I had assumed that the suffering I went through would make me more aware, more open, more understanding of others who were suffering, but maybe that isn't the case.  It won't be the case if I don't allow it.  It won't be the case if I am too self-absorbed to notice.  So maybe this book will be good for me to read.  Maybe I will try not to be so defensive and just accept the "gift" book for what it is. 

Jeremiah 31:13b says, "I will turn their mourning into gladness; I will give them comfort and joy instead of sorrow."  Imagine the anticipation turned to jubilation we will experience when Robert and I get to meet our three babies in heaven...I think that will rival a 9 month wait any day of the week.

Thursday, October 1, 2009

Two posts in one day.

Well, I normally don't do this, but I am so excited about something that I just found from someone on my twoweekwait.com message board that I had to share it with you!

October 15th Raleigh is a special event in Raleigh in honor of Pregnancy and Infant Loss Remembrance Day, which is (as aptly named) October 15th! 

I had no idea there was such a day designated, but I am so very grateful and touched that there is a special person who has organized this for our area! 

While I don't want to infringe on copyrighted information from the October 15th Official website, I do want to point you to a link worth reading which explains the origin of October 15th and the background behind Pregnancy and Infant Loss Awareness Month from the official website.

It is so sad to read the stories of other mothers, and especially other mothers in my area who have suffered the loss of their baby.  Please send up a special prayer for these women and their families during this month and especially on October 15th! 

Rob and I will most definitely be attending the candlelight memorial on the South Lawn of the N.C. State Capitol on Thursday, October 15th.  I am joyful that Mary Grace will be remembered in a special way that evening!

Thanks, friends!

The forgotten anniversary.



September 28th marked 7 months since our daughter died.  And the most horrible part of that, is that on September 28th I forgot that it was an anniversary. 

Not to say that I didn't think about Mary Grace this past Monday.  I find myself thinking of her here and there, briefly, every day.  She has been on my mind a lot as of late, but somehow it didn't connect on Monday that it was an anniversary.

That makes me feel like an awful mother.  I mean, not overall...but in that instance.  Who forgets their daughter's death anniversary at just the 7th month? 

I know.  We are only human.  I would not beat myself up like this if I had forgotten a friend's birthday, or my parents' wedding anniversary....but it wasn't any of those things.  It was my own daughter's anniversary. 

I only remembered while I was lying in bed last night.  And then, of course, I had a terrible time falling asleep, because what kind of person would forget such a thing?  Am I awful?  Am I that self-focused that it just "slips my mind"?

The longer someone is gone, the harder the memories are to hold onto.  They become unfocused, fuzzy,... maybe that is how it is becoming with Mary Grace for me.  I have photos and momentos to remind me.  But the actual memories are already greatly faded.  I guess it is natural.  I just didn't expect for it to happen so soon.  I didn't expect to forget an anniversary so soon.  I knew that there would be at least one month that I would forget....eventually.  But not yet. 

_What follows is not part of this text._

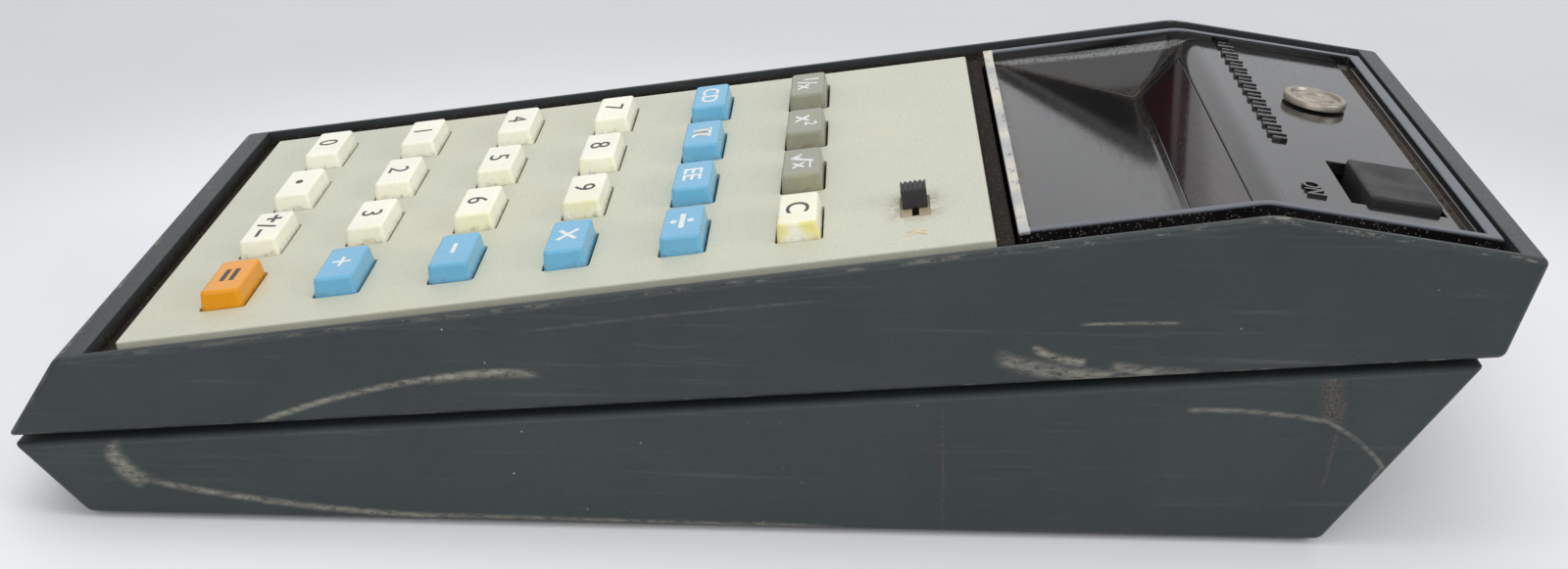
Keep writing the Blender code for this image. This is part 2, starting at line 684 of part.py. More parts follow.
def window_frame(up, out):
    """Matrix on the hopper's rear wall: local +Y up the wall, local +Z out of it."""
    rise = BROW - VALLEY
    along = rise.normalized()
    normal = Vector((-along.y, along.x))
    y, z = VALLEY + along * up + normal * out
    return Matrix.Translation((0.0, y, z)) @ Matrix.Rotation(math.atan2(rise.y, rise.x), 4, "X")


def hull_mesh(name, points):
    shape = bmesh.new()
    for x, (y, z) in points:
        shape.verts.new((x, y, z))
    result = bmesh.ops.convex_hull(shape, input=shape.verts)
    loose = [item for item in result["geom_interior"] if isinstance(item, bmesh.types.BMVert)]
    bmesh.ops.delete(shape, geom=loose, context="VERTS")
    bmesh.ops.dissolve_limit(
        shape, angle_limit=math.radians(0.2), verts=shape.verts, edges=shape.edges
    )
    return mesh_from(shape, name)


def make_display_bezel():
    outline = [
        deck(BEZEL_START, -BEZEL_FRONT_DEPTH),
        deck(VALLEY_S - 0.8 * MM, -VALLEY_DEPTH - 1.6 * MM),
        deck(VALLEY_S + 1.2 * MM, -VALLEY_DEPTH - 1.3 * MM),
        roof(2 * BROW_T, -PANEL_DEPTH - PANEL_THICKNESS),
        roof(BEZEL_ROOF_END, -PANEL_DEPTH - PANEL_THICKNESS),
        roof(BEZEL_ROOF_END, 0.0),
        *ridge_arc(0.0),
        deck(BEZEL_START, 0.0),
    ]
    block = prism_mesh("display_bezel", outline, BEZEL_HALF_WIDTH)
    bezel = add("display_bezel", block, "bezel_black")
    round_edges(bezel, 0.2 * MM, segments=1)

    # Lugs under the case's deck hold the bezel down.
    lug = box_mesh("lug", LUG)
    lugs = []
    for side in (-1, 1):
        lugs.append((lug, deck_frame(side * (BEZEL_HALF_WIDTH + 0.5 * MM), LUG_S, -LUG_DEPTH)))
    boolean(bezel, add("bezel_lugs", joined_mesh("bezel_lugs", lugs)), "UNION")

    inner = BEZEL_HALF_WIDTH - BEZEL_RIM
    start = BEZEL_START + BEZEL_RIM
    end = BEZEL_ROOF_END - BEZEL_RIM - GAP
    band = [
        deck(start, -HOPPER_LIP),
        HOPPER_REAR_LIP,
        BROW,
        roof(end, -PANEL_DEPTH),
        roof(end, WELL_HEADROOM),
        deck(start, WELL_HEADROOM),
    ]
    boolean(bezel, add("bezel_band", prism_mesh("bezel_band", band, inner)))
    hopper = []
    for side in (-1, 1):
        for point in (deck(start, -HOPPER_LIP), deck(start, 1.0 * MM), HOPPER_REAR_LIP, BROW):
            hopper.append((side * inner, point))
        hopper.append((side * VALLEY_HALF_WIDTH, VALLEY))
    boolean(bezel, add("bezel_hopper", hull_mesh("bezel_hopper", hopper)))

    window = box_mesh("window", (2 * WINDOW_HALF_WIDTH, WINDOW_HEIGHT, 8.0 * MM))
    boolean(bezel, add("window", window, frame=window_frame(WINDOW_MIDDLE, -2.0 * MM)))
    slot = box_mesh("power_slot", (POWER_SLOT_X, POWER_SLOT_END - POWER_SLOT_START, 8.0 * MM))
    slot_middle = (POWER_SLOT_START + POWER_SLOT_END) / 2
    boolean(bezel, add("power_slot", slot, frame=roof_frame(POWER_X, slot_middle, -2.0 * MM)))

    red_size = (2 * (WINDOW_HALF_WIDTH - GAP), WINDOW_HEIGHT - 2 * GAP, FILTER_THICKNESS)
    red = box_mesh("display_filter", red_size, (0.0, 0.0, -FILTER_THICKNESS / 2))
    add("display_filter", red, "filter_red", window_frame(WINDOW_MIDDLE, -0.05 * MM))


def make_badge():
    mesh = disc_mesh(
        "badge", BADGE_RADIUS, BADGE_THICKNESS, segments=32, top_radius=BADGE_TOP_RADIUS
    )
    add("badge", mesh, "badge_metal", roof_frame(BADGE_X, BADGE_T, BADGE_PROUD - PANEL_DEPTH))


def make_power_switch():
    size = (POWER_KNOB.x, POWER_KNOB.y, POWER_KNOB.z - POWER_FOOT)
    cap = box_mesh("power_switch_knob", size, (0.0, 0.0, (POWER_KNOB.z + POWER_FOOT) / 2))
    knob = add("power_switch_knob", cap, "switch_black", roof_frame(POWER_X, POWER_T, -PANEL_DEPTH))
    round_edges(knob, 0.4 * MM, segments=2)
    body_middle = POWER_FOOT - 0.4 * MM - POWER_BODY.z / 2
    body_mesh = box_mesh("power_switch_body", POWER_BODY, (0.0, 0.0, body_middle))
    place = roof_frame(POWER_X, POWER_T - POWER_TRAVEL / 2, -PANEL_DEPTH)
    body = add("power_switch_body", body_mesh, "switch_black", place)
    round_edges(body, 0.2 * MM, segments=1)


# ---------------------------------------------------------------- works inside

SHEET_START = 9.9 * MM
SHEET_END = 84.0 * MM
SHEET_BOTTOM = -5.6 * MM
SHEET_THICKNESS = 0.6 * MM
DOME_TOP = -4.35 * MM
KEYBOARD_END = 96.0 * MM
KEYBOARD_TOP = SHEET_BOTTOM - GAP
RIBBON_HALF_WIDTH = 11.0 * MM
RIBBON_THICKNESS = 0.4 * MM


def make_keyboard():
    size = (2 * BOARD_HALF_WIDTH, SHEET_END - SHEET_START, SHEET_THICKNESS)
    middle = (SHEET_START + SHEET_END) / 2
    mesh = box_mesh("key_dome_sheet", size, (0.0, 0.0, SHEET_THICKNESS / 2))
    sheet = add("key_dome_sheet", mesh, "sheet_clear", deck_frame(0.0, middle, SHEET_BOTTOM))
    rise = DOME_TOP - SHEET_BOTTOM - SHEET_THICKNESS / 2
    dome = disc_mesh("dome", 3.0 * MM, rise, segments=10, top_radius=1.6 * MM)
    domes = []
    for row in range(len(KEYS)):
        for column in range(len(KEYS[row])):
            x, s = key_place(row, column)
            domes.append((dome, deck_frame(x, s, SHEET_BOTTOM + SHEET_THICKNESS / 2)))
    boolean(sheet, add("domes", joined_mesh("domes", domes)), "UNION")

    size = (2 * BOARD_HALF_WIDTH, KEYBOARD_END - SHEET_START, BOARD_THICKNESS)
    middle = (SHEET_START + KEYBOARD_END) / 2
    mesh = box_mesh("keyboard_board", size, (0.0, 0.0, -BOARD_THICKNESS / 2))
    add("keyboard_board", mesh, "board_green", deck_frame(0.0, middle, KEYBOARD_TOP))

    # The ribbon leaves the keyboard's underside and turns down to the main board.
    start = deck(KEYBOARD_END - 8.0 * MM, KEYBOARD_TOP - BOARD_THICKNESS - GAP)
    foot = Vector((8.0 * MM, MAIN_BOARD_Z + BOARD_THICKNESS + GAP))
    bend = 3.0 * MM
    strip = RIBBON_THICKNESS
    outline = [
        foot,
        foot + Vector((bend, 0.0)),
        foot + Vector((bend + strip, strip)),
        start + Vector((strip, 0.0)),
        start,
        foot + Vector((bend - strip, strip)),
        foot + Vector((0.0, strip)),
    ]
    ribbon = prism_mesh("keyboard_ribbon", outline, RIBBON_HALF_WIDTH)
    add("keyboard_ribbon", ribbon, "ribbon_amber")


LEG_PITCH = 2.54 * MM
LEG = Vector((0.6 * MM, 1.4 * MM, 2.4 * MM))
LEG_SPREAD = 0.4 * MM
CHIP_LIFT = 1.2 * MM
CHIP_HEIGHT = 3.4 * MM


def chip_mesh(name, length, width, legs_a_side):
    """A dual in-line package: a body with a row of legs down each long side."""
    body = box_mesh(name, (length, width, CHIP_HEIGHT), (0.0, 0.0, CHIP_LIFT + CHIP_HEIGHT / 2))
    leg = box_mesh("leg", LEG)
    legs = []
    for side in (-1, 1):
        for number in range(legs_a_side):
            x = (number - (legs_a_side - 1) / 2) * LEG_PITCH
            legs.append((leg, Matrix.Translation((x, side * (width / 2 + LEG_SPREAD), LEG.z / 2))))
    return body, joined_mesh(f"{name}_legs", legs)


def make_main_board():
    size = (2 * BOARD_HALF_WIDTH, MAIN_BOARD_REAR_Y - MAIN_BOARD_FRONT_Y, BOARD_THICKNESS)
    middle = (MAIN_BOARD_FRONT_Y + MAIN_BOARD_REAR_Y) / 2
    centre = (0.0, middle, MAIN_BOARD_Z + BOARD_THICKNESS / 2)
    add("main_board", box_mesh("main_board", size, centre), "board_green")
    top = MAIN_BOARD_Z + BOARD_THICKNESS + GAP
    chips = (
        ("calculator_chip", 36.0 * MM, 13.6 * MM, 14, (0.0, -34.0 * MM)),
        ("segment_driver_chip", 23.0 * MM, 6.4 * MM, 9, (-14.0 * MM, -13.0 * MM)),
        ("digit_driver_chip", 23.0 * MM, 6.4 * MM, 9, (14.0 * MM, -13.0 * MM)),
    )
    for name, length, width, legs_a_side, (x, y) in chips:
        body, legs = chip_mesh(name, length, width, legs_a_side)
        frame = Matrix.Translation((x, y, top))
        chip = add(name, body, "chip_black", frame)
        boolean(chip, add(f"{name}_legs", legs, frame=frame), "UNION")


def make_display():
    middle = WINDOW_MIDDLE - 0.4 * MM
    board = box_mesh("display_board", DISPLAY_BOARD)
    add("display_board", board, "board_green", window_frame(middle, -6.2 * MM))
    bar = box_mesh("led_display", LED_BAR)
    display = add("led_display", bar, "led_lens", window_frame(middle, -4.0 * MM))
    round_edges(display, 0.8 * MM, segments=2, angle=60.0)


def make_battery():
    cells = [REAR_CELL_Y - number * CELL_PITCH for number in range(3)]
    across = Matrix.Rotation(math.radians(90), 4, "Y")
    half = CELL_LENGTH / 2
    barrel = profile_mesh("battery_cell", [
        (0.0, half),
        (CELL_PIP_RADIUS, half),
        (CELL_PIP_RADIUS, half - CELL_PIP),
        (CELL_RADIUS, half - CELL_PIP),
        (CELL_RADIUS, CELL_RECESS - half),
        (CELL_RECESS_RADIUS, CELL_RECESS - half),
        (CELL_RECESS_RADIUS, -half),
        (0.0, -half),
    ])
    for number, y in enumerate(cells, 1):
        # The cells alternate, so that they join in series.
        flip = Matrix.Rotation(math.pi * (number % 2), 4, "Z")
        frame = Matrix.Translation((0.0, y, CELL_Z)) @ flip @ across
        turn(add(f"battery_cell_{number}", barrel, "cell_wrap", frame), steps=24)

    front = cells[-1] - CELL_RADIUS - 1.0 * MM
    outline = [
        Vector((front, HOLDER_FOOT_Z)),
        Vector((HOLDER_REAR_FOOT_Y, HOLDER_FOOT_Z)),
        Vector((HOLDER_REAR_Y, HOLDER_KNEE_Z)),
        Vector((HOLDER_REAR_Y, HOLDER_TOP_Z)),
        Vector((front, HOLDER_TOP_Z)),
    ]
    block = prism_mesh("battery_holder", outline, BOARD_HALF_WIDTH)
    holder = add("battery_holder", block, "holder_white")
    end_gap = 0.4 * MM
    cradle = disc_mesh("cradle", CELL_RADIUS + GAP, CELL_LENGTH + 2 * end_gap, segments=24)
    lift = Matrix.Translation((0.0, 0.0, -half - end_gap))
    cuts = [(cradle, Matrix.Translation((0.0, y, CELL_Z)) @ across @ lift) for y in cells]
    boolean(holder, add("cradles", joined_mesh("cradles", cuts)))


def wire(name, points, material):
    """A lead through the points, as a round polyline with closed ends."""
    curve = bpy.data.curves.new(name, "CURVE")
    curve.dimensions = "3D"
    curve.bevel_depth = LEAD_RADIUS
    curve.bevel_resolution = 2
    curve.use_fill_caps = True
    spline = curve.splines.new("POLY")
    spline.points.add(len(points) - 1)
    for point, place in zip(spline.points, points):
        point.co = (*place, 1.0)
    obj = bpy.data.objects.new(name, curve)
    curve.materials.append(materials[material])
    parts.objects.link(obj)


def lead_path(x):
    """From beside the holder down to the main board's rear edge, as a quarter turn."""
    radius = 3.0 * MM
    steps = 6
    start = Vector((x, LEAD_Y, HOLDER_TOP_Z + 0.2 * MM))
    centre = start + Vector((0.0, -radius, 0.0))
    points = [start + Vector((0.0, 0.0, -4.0 * MM)), start]
    for step in range(1, steps + 1):
        angle = math.radians(90) * step / steps
        points.append(centre + Vector((0.0, math.cos(angle), math.sin(angle))) * radius)
    points.append(points[-1] + Vector((0.0, -3.0 * MM, 0.0)))
    return points


def make_leads():
    wire("battery_lead_red", lead_path(LEAD_X), "lead_red")
    wire("battery_lead_black", lead_path(-LEAD_X), "lead_black")


def jack_frame(y):
    """Matrix on the socket's axis whose local +Z runs forwards from y."""
    return Matrix.Translation((JACK_X, y, JACK_Z)) @ Matrix.Rotation(math.radians(90), 4, "X")


def make_charging_jack():
    """A turned socket that looks out through the rear wall."""
    profile = [
        (JACK_BORE_RADIUS, JACK_LENGTH),
        (JACK_RADIUS, JACK_LENGTH),
        (JACK_RADIUS, 0.0),
        (JACK_BORE_RADIUS, 0.0),
    ]
    mesh = profile_mesh("charging_jack", profile, closed=True)
    turn(add("charging_jack", mesh, "jack_black", jack_frame(JACK_REAR_Y)), steps=24)


make_upper_case()
make_lower_case()
make_feet()
make_screws()
make_key_plate()
make_keys()
make_constant_switch()
make_display_bezel()
make_badge()
make_power_switch()
make_keyboard()
make_main_board()
make_display()
make_battery()
make_leads()
make_charging_jack()
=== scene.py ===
"""Looks of the pocket calculator: refined pieces, worn plastic, a pale table and soft light.

Metres, +Z up, +Y towards the display, +X to the user's right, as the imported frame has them.
The two sloping planes on top are called the deck (keys) and the roof (behind the display).
"""
import json
import math

import bmesh
import bpy
from mathutils import Matrix, Vector

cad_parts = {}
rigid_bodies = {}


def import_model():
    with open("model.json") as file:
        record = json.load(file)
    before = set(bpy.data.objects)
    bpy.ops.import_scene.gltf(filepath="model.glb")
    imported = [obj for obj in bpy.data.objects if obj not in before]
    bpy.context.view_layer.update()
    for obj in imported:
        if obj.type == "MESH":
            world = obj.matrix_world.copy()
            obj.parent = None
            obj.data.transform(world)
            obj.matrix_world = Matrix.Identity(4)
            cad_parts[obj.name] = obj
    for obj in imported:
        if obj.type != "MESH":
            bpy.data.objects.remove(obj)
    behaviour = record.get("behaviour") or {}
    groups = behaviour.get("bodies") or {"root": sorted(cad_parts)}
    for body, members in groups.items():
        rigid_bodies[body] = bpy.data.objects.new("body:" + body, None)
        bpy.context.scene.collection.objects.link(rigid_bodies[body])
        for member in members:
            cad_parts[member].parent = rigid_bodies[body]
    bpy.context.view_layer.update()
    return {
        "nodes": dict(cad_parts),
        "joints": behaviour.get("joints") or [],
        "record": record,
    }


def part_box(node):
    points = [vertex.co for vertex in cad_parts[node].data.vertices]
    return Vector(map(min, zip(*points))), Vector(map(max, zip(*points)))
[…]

I wonder if women who get to have their babies for a longer time remember for a longer period of time.  Are the memories crisper if your baby died a few days after birth?   Would they be more vivid if I had had a few more hours holding her in the hospital?   If I had had more time?  If she had grown for another month in my belly? 

Am I just a horrible person for not being able to see these things clearly in my head? 

No, actually, I don't need you to answer that. 

I think in the end, we all want more time with our loved ones.  It feels like more time would mean less pain and more memories to keep in your heart. 

But I feel rotten about the forgotten anniversary...if your own mother forgets, who will remember?